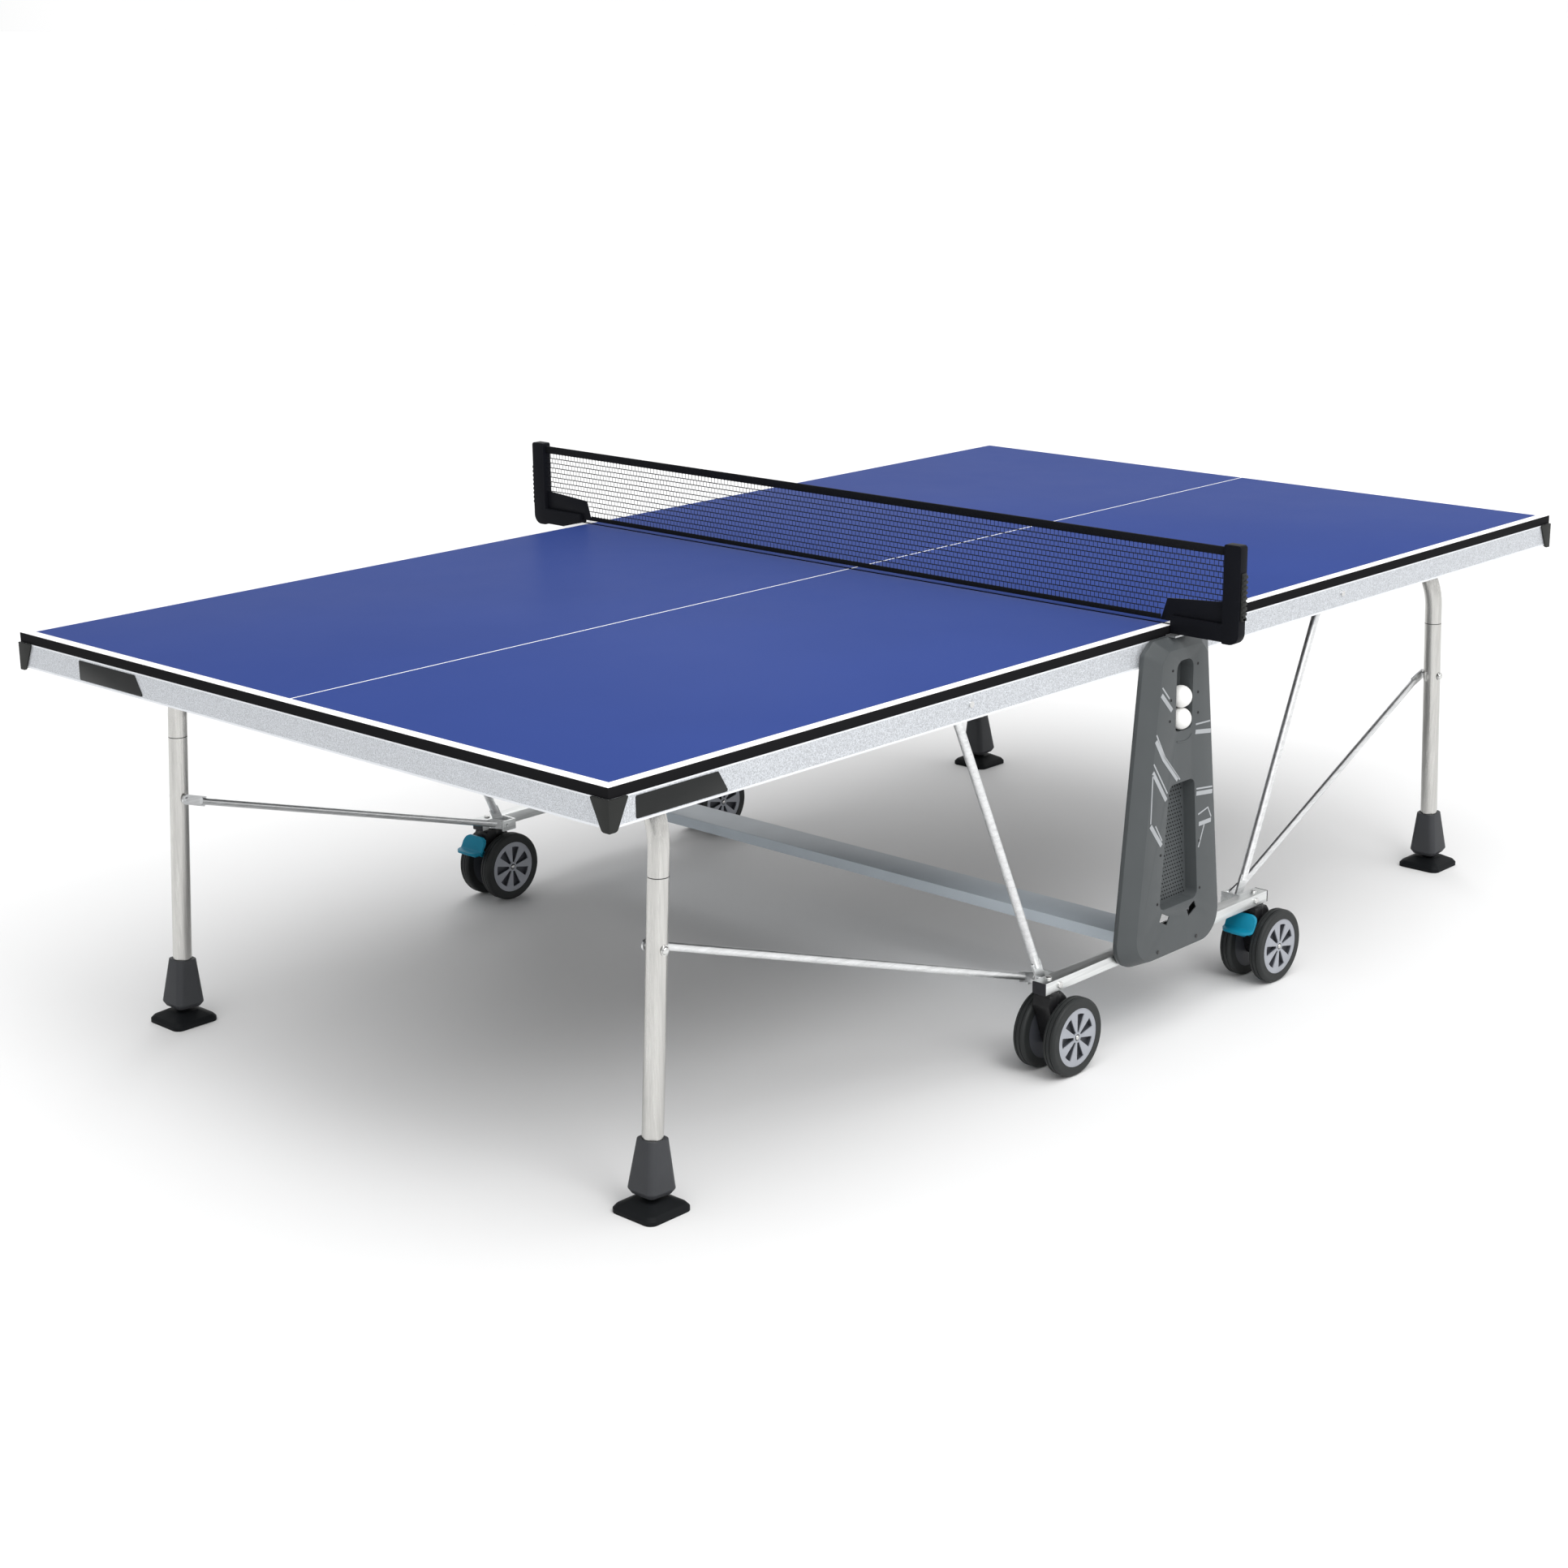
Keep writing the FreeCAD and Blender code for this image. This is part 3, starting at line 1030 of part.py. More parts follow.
def brake_lever():
    """Scoop-shaped pedal over the front of both wheels, on a barrel that pivots beside the fork's head."""
    x = LEVER_PIVOT_X
    z = LEVER_PIVOT_Z
    lip = (x - LEVER_LIP_REACH, z + LEVER_LIP_RISE)
    bend = (x - LEVER_BEND_REACH, z + LEVER_LIP_RISE)
    top = (x + LEVER_TOP_REACH, z + LEVER_TOP_RISE)
    thick = LEVER_THICKNESS
    profile = [lip, bend, (top[0], top[1] - thick), top, (top[0] - thick, top[1]),
               (bend[0] - thick / 2, bend[1] + thick), (lip[0], lip[1] + thick)]
    radii = [1.0, 9.0, 1.0, 1.0, 1.0, 5.0, 1.0]
    half = LEVER_HALF_WIDTH
    pedal = slab(rounded_wire(profile, radii, -half), 2 * half)
    plan = [(lip[0], -half), (top[0] + 1, -half), (top[0] + 1, half), (lip[0], half)]
    plan_radii = [LEVER_LIP_CORNER, 0.5, 0.5, LEVER_LIP_CORNER]
    above = slab(rounded_wire(plan, plan_radii, z - thick), LEVER_TOP_RISE + 2 * thick)
    above.rotate(Vector(0, 0, 0), Vector(1, 0, 0), 90)
    front = [(-half, z - thick), (half, z - thick), (half, top[1]), (-half, top[1])]
    front_radii = [0.5, 0.5, LEVER_TOP_CORNER, LEVER_TOP_CORNER]
    ahead = slab(rounded_wire(front, front_radii, -top[0] - 1), top[0] - lip[0] + 2)
    ahead.rotate(Vector(0, 0, 0), Vector(0, 0, 1), 90)
    pedal = pedal.common(above).common(ahead)
    reach = FORK_HALF_WIDTH - PIN_HEAD_PROUD
    barrel = cross_rod(x, z, -reach, reach, LEVER_BARREL_RADIUS)
    neck = box(bend[0] - thick, x, -reach, reach, z - thick / 2, z + LEVER_LIP_RISE + thick / 2)
    return fuse([barrel, neck, pedal])


CASTERS = {"a_near": (-1, -1), "a_far": (-1, 1), "b_near": (1, -1), "b_far": (1, 1)}
BRAKED = ("a_far", "b_near")


def at_caster(shape, corner):
    """A caster shape moved to its corner of the base."""
    sign_x, sign_y = CASTERS[corner]
    moved = shape.copy()
    moved.translate(Vector(sign_x * CASTER_X, sign_y * RAIL_CENTRE, 0))
    return moved


def write_halves():
    for half in ("a", "b"):
        save("top_board_" + half, [on_half(top_board(), half)])
        side = on_half(apron_side(), half)
        save("apron_sides_" + half, both_sides(side))
        ends = [apron_end(HALF_LENGTH, -1), apron_end(NET_END + APRON_SETBACK, 1)]
        save("apron_ends_" + half, [on_half(end, half) for end in ends])
        save("corner_caps_" + half, both_sides(on_half(corner_cap(), half)))
        save("leg_clips_" + half, both_sides(on_half(leg_clip(), half)))
        hardware = both_sides(on_half(slide_pin(), half)) + both_sides(on_half(strut_bolt(), half))
        save("pivot_pins_" + half, hardware)
        save("struts_" + half, both_sides(on_half(strut(), half)))
        save("stays_" + half, both_sides(on_half(stay(), half)))
        save("slide_runners_" + half, both_sides(on_half(runner(), half)))
    save("badge_plates", [flip_x(badge_plate(True)), flip_x(badge_plate(False))])


def write_legs():
    for half in ("a", "b"):
        save("leg_frame_" + half, [on_half(leg_frame(), half)])
        save("lower_legs_" + half, both_sides(on_half(lower_leg(), half)))
        save("foot_sleeves_" + half, both_sides(on_half(foot_sleeve(), half)))
        pad = on_half(foot_pad(), half)
        save("foot_pad_" + half + "_far", [pad])
        save("foot_pad_" + half + "_near", [flip_y(pad)])


def write_base():
    far_nodes = {"base_rail": base_rail(), "upright": upright(), "side_panel": side_panel(),
                 "net_post": net_post(), "net_adjuster": net_adjuster()}
    for name, shape in far_nodes.items():
        save(name + "_far", [shape])
        save(name + "_near", [flip_y(shape)])
    save("cross_beam", [cross_beam()])
    plug = rail_plug()
    save("rail_plugs", both_sides(plug) + both_sides(flip_x(plug)))
    heads = base_fasteners()
    save("base_fasteners", heads + [flip_y(head) for head in heads])
    save("net_mesh", [net_mesh()])
    save("net_bindings", net_bindings())
    wing = across(wing_points(), WING_THICKNESS)
    save("net_corner_plates", both_sides(wing))
    save("balls", balls())


def write_casters():
    fork = caster_fork()
    hub = wheel_hub()
    tyre = wheel_tyre()
    for corner in CASTERS:
        save("caster_fork_" + corner, [at_caster(solid, corner) for solid in fork])
        save("caster_hubs_" + corner, [at_caster(solid, corner) for solid in both_sides(hub)])
        save("caster_tyres_" + corner, [at_caster(solid, corner) for solid in both_sides(tyre)])
    for corner in BRAKED:
        save("brake_lever_" + corner, [at_caster(brake_lever(), corner)])


os.makedirs("parts", exist_ok=True)
write_halves()
write_legs()
write_base()
write_casters()
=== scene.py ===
"""Rollaway table tennis table: its finishes, net, trim and fasteners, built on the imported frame."""
import json
import logging
import math
from collections.abc import Iterable, Sequence
from dataclasses import dataclass
from enum import Enum

import bmesh
import bpy
from mathutils import Matrix, Vector

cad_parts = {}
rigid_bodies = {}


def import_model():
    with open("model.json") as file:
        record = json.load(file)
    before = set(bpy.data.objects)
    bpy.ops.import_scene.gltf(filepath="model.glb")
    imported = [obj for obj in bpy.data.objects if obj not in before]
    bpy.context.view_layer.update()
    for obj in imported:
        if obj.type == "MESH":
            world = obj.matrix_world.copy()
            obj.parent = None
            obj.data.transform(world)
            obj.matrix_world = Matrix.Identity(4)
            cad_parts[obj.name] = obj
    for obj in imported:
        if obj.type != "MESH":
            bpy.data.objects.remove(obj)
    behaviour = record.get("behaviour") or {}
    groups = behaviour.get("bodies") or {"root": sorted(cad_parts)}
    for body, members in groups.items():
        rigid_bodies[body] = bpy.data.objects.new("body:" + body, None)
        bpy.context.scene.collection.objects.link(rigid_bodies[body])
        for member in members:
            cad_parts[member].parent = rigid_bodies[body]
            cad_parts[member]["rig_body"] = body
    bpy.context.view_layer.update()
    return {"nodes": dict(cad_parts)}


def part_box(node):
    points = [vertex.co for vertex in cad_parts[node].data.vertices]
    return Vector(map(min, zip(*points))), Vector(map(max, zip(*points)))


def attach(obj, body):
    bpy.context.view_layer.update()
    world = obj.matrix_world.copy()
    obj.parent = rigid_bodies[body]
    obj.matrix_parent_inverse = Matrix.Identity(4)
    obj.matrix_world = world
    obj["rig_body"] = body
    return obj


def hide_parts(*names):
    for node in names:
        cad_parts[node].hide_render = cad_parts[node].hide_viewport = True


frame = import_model()

logging.basicConfig(level=logging.INFO, format="%(message)s")
log = logging.getLogger("table")

Colour = tuple[float, float, float]
Socket = bpy.types.NodeSocket
HALVES = ("a", "b")
SIDES = ("near", "far")
CORNERS = ("a_near", "a_far", "b_near", "b_far")
MM = 0.001
MERGE_WITHIN = 0.02 * MM
FLAT_WITHIN = math.radians(0.5)


class Axis(Enum):
    """The way a round bar points."""

    X = "x"
    Y = "y"
    Z = "z"

    def turn(self) -> Matrix:
        """The rotation that lays a bar drawn along Z on this axis."""
        if self is Axis.X:
            return Matrix.Rotation(math.pi / 2, 4, "Y")
        if self is Axis.Y:
            return Matrix.Rotation(math.pi / 2, 4, "X")
        return Matrix.Identity(4)


# Finishes

class Recipe:
    """A material being mixed, with short calls for the nodes that it needs."""

    def __init__(self, name: str, **uniform: object) -> None:
        """Starts a material.

        Args:
            name: the material's name.
            uniform: shader values that are the same all over, by socket name with underscores.
        """
        self.material = bpy.data.materials.new(name)
        self.material.use_nodes = True
        self.tree = self.material.node_tree
        self.shader = next(n for n in self.tree.nodes if n.type == "BSDF_PRINCIPLED")
        self.place = self.tree.nodes.new("ShaderNodeTexCoord").outputs["Object"]
        for socket, value in uniform.items():
            self.shader.inputs[socket.replace("_", " ")].default_value = value

    def node(self, kind: str, **settings: object) -> bpy.types.ShaderNode:
        """A new node with its options set.

        Args:
            kind: the node's type.
            settings: its options, by name.

        Returns:
            The node.
        """
        made = self.tree.nodes.new(kind)
        for key, value in settings.items():
            setattr(made, key, value)
        return made

    def feed(self, socket: Socket, value: object) -> None:
        """Links a socket's source to it, or sets its plain value.

        Args:
            socket: the socket that is fed.
            value: another socket, a colour, a vector or a number.
        """
        if isinstance(value, Socket):
            self.tree.links.new(value, socket)
        elif isinstance(value, tuple):
            socket.default_value = (*value, 1.0) if len(socket.default_value) == 4 else value
        else:
            socket.default_value = value

    def calc(self, operation: str, *values: object) -> Socket:
        """The result of one sum on sockets or numbers.

        Args:
            operation: the sum's name.
            values: what it works on.

        Returns:
            The result's socket.
        """
        made = self.node("ShaderNodeMath", operation=operation)
        for socket, value in zip(made.inputs, values):
            self.feed(socket, value)
        return made.outputs[0]

    def axes(self) -> tuple[Socket, Socket, Socket]:
        """X, Y and Z of the point, in metres."""
        made = self.node("ShaderNodeSeparateXYZ")
        self.feed(made.inputs[0], self.place)
        return made.outputs[0], made.outputs[1], made.outputs[2]

    def stretched(self, scale: tuple[float, float, float]) -> Socket:
        """The point's place, scaled along each axis."""
        made = self.node("ShaderNodeMapping")
        self.feed(made.inputs["Vector"], self.place)
        made.inputs["Scale"].default_value = scale
        return made.outputs[0]

    def noise(self, size: float, detail: float = 2.0,
              stretch: tuple[float, float, float] = (1, 1, 1)) -> Socket:
        """Soft noise.

        Args:
            size: about how large its features are, in metres.
            detail: how many finer layers it has.
            stretch: a share for each axis; a small one draws the noise out along it.

        Returns:
            The noise, from 0 to 1.
        """
        made = self.node("ShaderNodeTexNoise")
        self.feed(made.inputs["Vector"], self.stretched(tuple(s / size for s in stretch)))
        made.inputs["Scale"].default_value = 1.0
        made.inputs["Detail"].default_value = detail
        return made.outputs["Fac"]

    def cells(self, size: float) -> Socket:
        """Distance to the nearest of many scattered points.

        Args:
            size: about how far apart the points are, in metres.

        Returns:
            The distance, in cells.
        """
        made = self.node("ShaderNodeTexVoronoi")
        self.feed(made.inputs["Vector"], self.place)
        made.inputs["Scale"].default_value = 1.0 / size
        return made.outputs["Distance"]

    def between(self, value: Socket, low: float, high: float) -> Socket:
        """1 where the value lies between two limits, otherwise 0."""
        return self.calc("COMPARE", value, (low + high) / 2, (high - low) / 2)

    def spread(self, value: Socket, low: float, high: float) -> Socket:
        """A 0 to 1 value brought to another range.

        Args:
            value: the value.
            low: what 0 becomes.
            high: what 1 becomes.

        Returns:
            The new value.
        """
        made = self.node("ShaderNodeMapRange")
        self.feed(made.inputs["Value"], value)
        made.inputs["To Min"].default_value = low
        made.inputs["To Max"].default_value = high
        return made.outputs[0]

    def mixed(self, share: object, first: object, second: object) -> Socket:
        """Two colours mixed.

        Args:
            share: 0 gives the first colour, 1 the second.
            first: a colour or a socket.
            second: a colour or a socket.

        Returns:
            The mixed colour.
        """
        made = self.node("ShaderNodeMix", data_type="RGBA")
        self.feed(made.inputs[0], share)
        self.feed(made.inputs[6], first)
        self.feed(made.inputs[7], second)
        return made.outputs[2]

    def bump(self, height: Socket, depth: float, strength: float = 1.0) -> None:
        """Puts fine relief on the surface.

        Args:
            height: the relief, from 0 to 1.
            depth: its depth in metres.
            strength: how much of it is used.
        """
        made = self.node("ShaderNodeBump")
        made.inputs["Strength"].default_value = strength
        made.inputs["Distance"].default_value = depth
        self.feed(made.inputs["Height"], height)
        self.feed(self.shader.inputs["Normal"], made.outputs[0])

    def done(self, colour: object = None, roughness: object = None,
             metallic: object = None) -> bpy.types.Material:
        """Feeds the main channels and hands the material over.

        Args:
            colour: the base colour.
            roughness: the roughness.
            metallic: the share of metal.

        Returns:
            The material.
        """
        for socket, value in (("Base Color", colour), ("Roughness", roughness), ("Metallic", metallic)):
            if value is not None:
                self.feed(self.shader.inputs[socket], value)
        return self.material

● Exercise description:
Copy exactly the lines that run from the first line of the data to the line containing "return fuse([barrel, neck, pedal])", please, with both ends included and nothing else.

● Written answer:
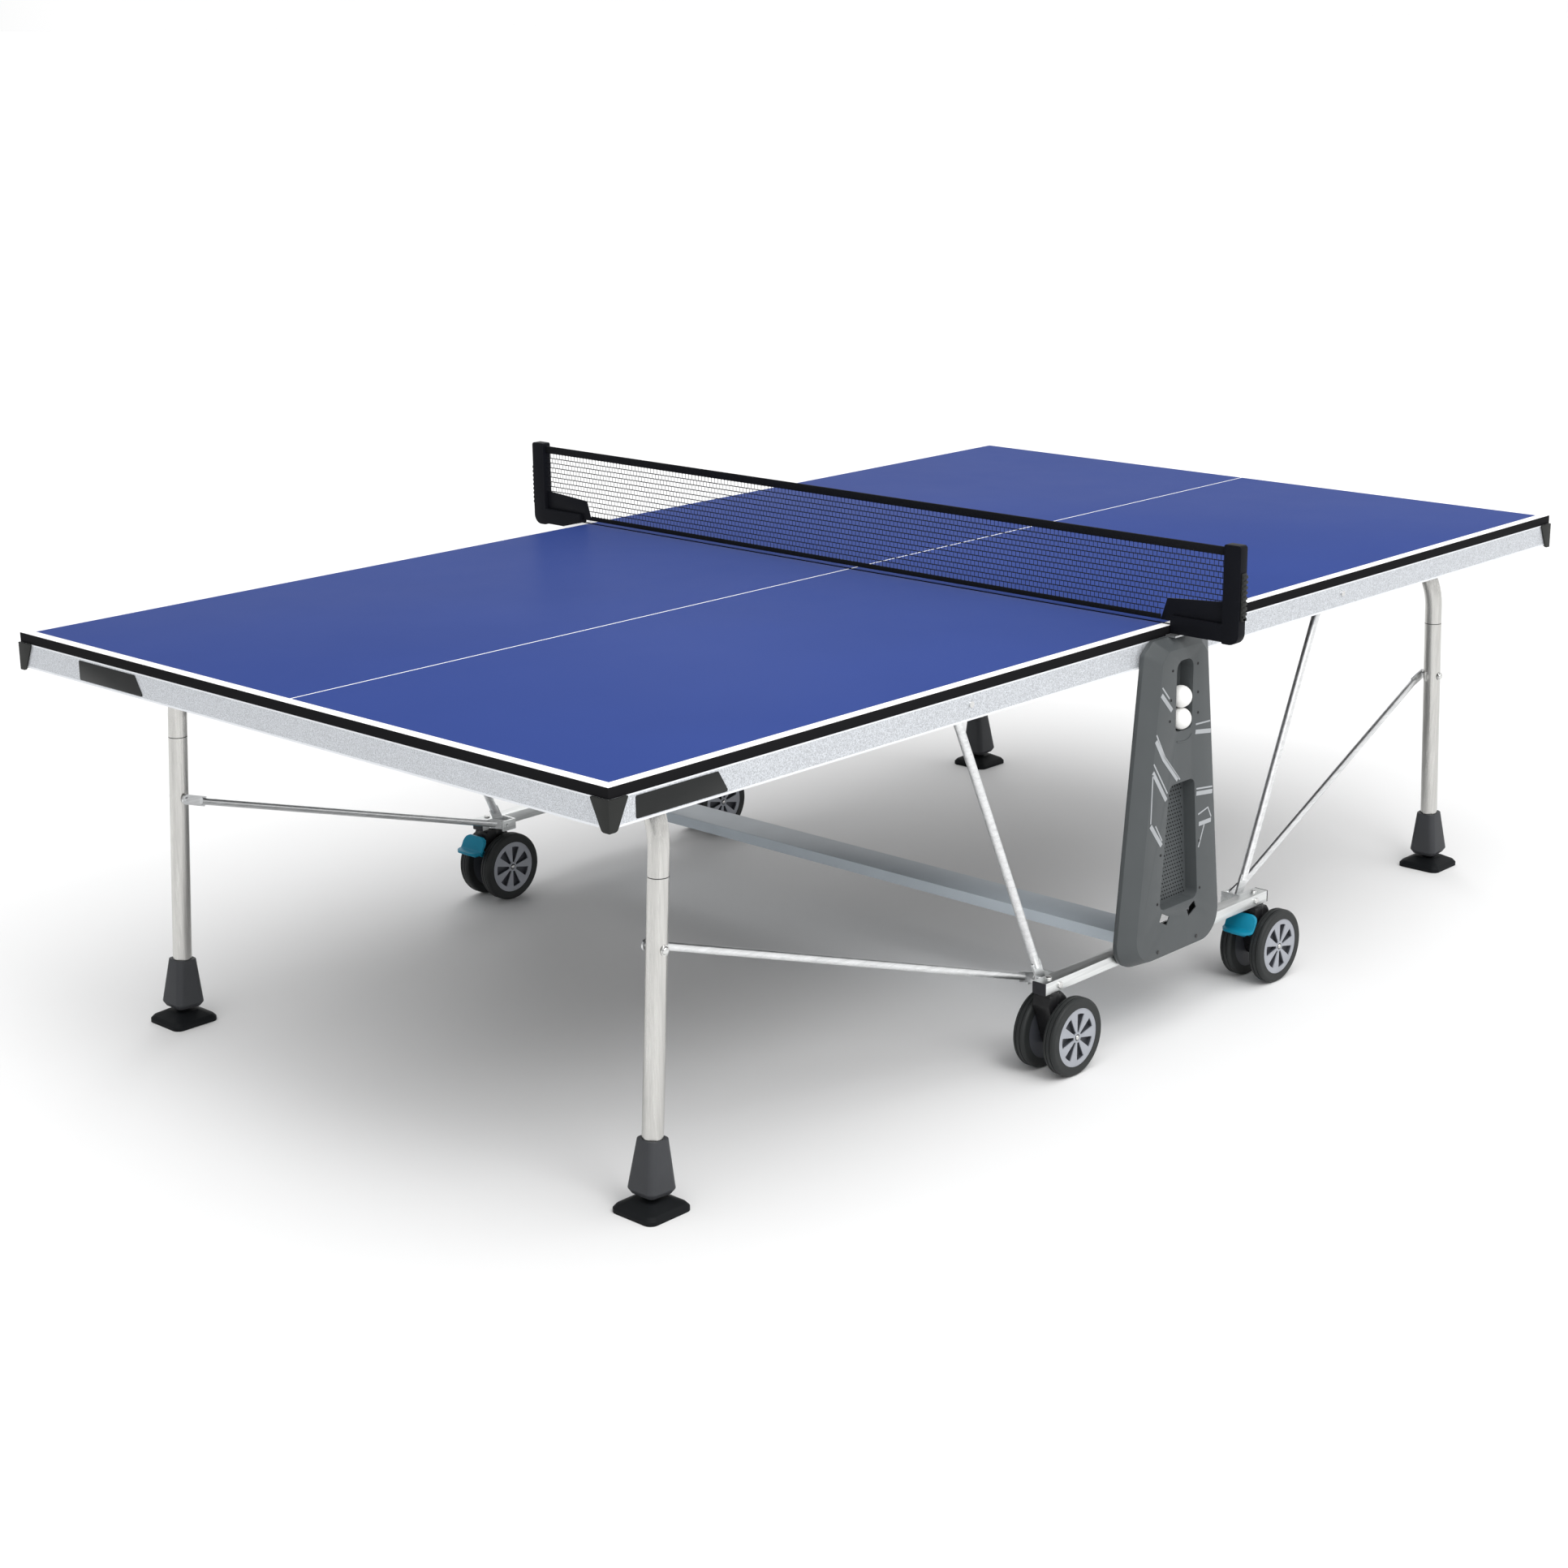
Keep writing the FreeCAD and Blender code for this image. This is part 3, starting at line 1030 of part.py. More parts follow.
def brake_lever():
    """Scoop-shaped pedal over the front of both wheels, on a barrel that pivots beside the fork's head."""
    x = LEVER_PIVOT_X
    z = LEVER_PIVOT_Z
    lip = (x - LEVER_LIP_REACH, z + LEVER_LIP_RISE)
    bend = (x - LEVER_BEND_REACH, z + LEVER_LIP_RISE)
    top = (x + LEVER_TOP_REACH, z + LEVER_TOP_RISE)
    thick = LEVER_THICKNESS
    profile = [lip, bend, (top[0], top[1] - thick), top, (top[0] - thick, top[1]),
               (bend[0] - thick / 2, bend[1] + thick), (lip[0], lip[1] + thick)]
    radii = [1.0, 9.0, 1.0, 1.0, 1.0, 5.0, 1.0]
    half = LEVER_HALF_WIDTH
    pedal = slab(rounded_wire(profile, radii, -half), 2 * half)
    plan = [(lip[0], -half), (top[0] + 1, -half), (top[0] + 1, half), (lip[0], half)]
    plan_radii = [LEVER_LIP_CORNER, 0.5, 0.5, LEVER_LIP_CORNER]
    above = slab(rounded_wire(plan, plan_radii, z - thick), LEVER_TOP_RISE + 2 * thick)
    above.rotate(Vector(0, 0, 0), Vector(1, 0, 0), 90)
    front = [(-half, z - thick), (half, z - thick), (half, top[1]), (-half, top[1])]
    front_radii = [0.5, 0.5, LEVER_TOP_CORNER, LEVER_TOP_CORNER]
    ahead = slab(rounded_wire(front, front_radii, -top[0] - 1), top[0] - lip[0] + 2)
    ahead.rotate(Vector(0, 0, 0), Vector(0, 0, 1), 90)
    pedal = pedal.common(above).common(ahead)
    reach = FORK_HALF_WIDTH - PIN_HEAD_PROUD
    barrel = cross_rod(x, z, -reach, reach, LEVER_BARREL_RADIUS)
    neck = box(bend[0] - thick, x, -reach, reach, z - thick / 2, z + LEVER_LIP_RISE + thick / 2)
    return fuse([barrel, neck, pedal])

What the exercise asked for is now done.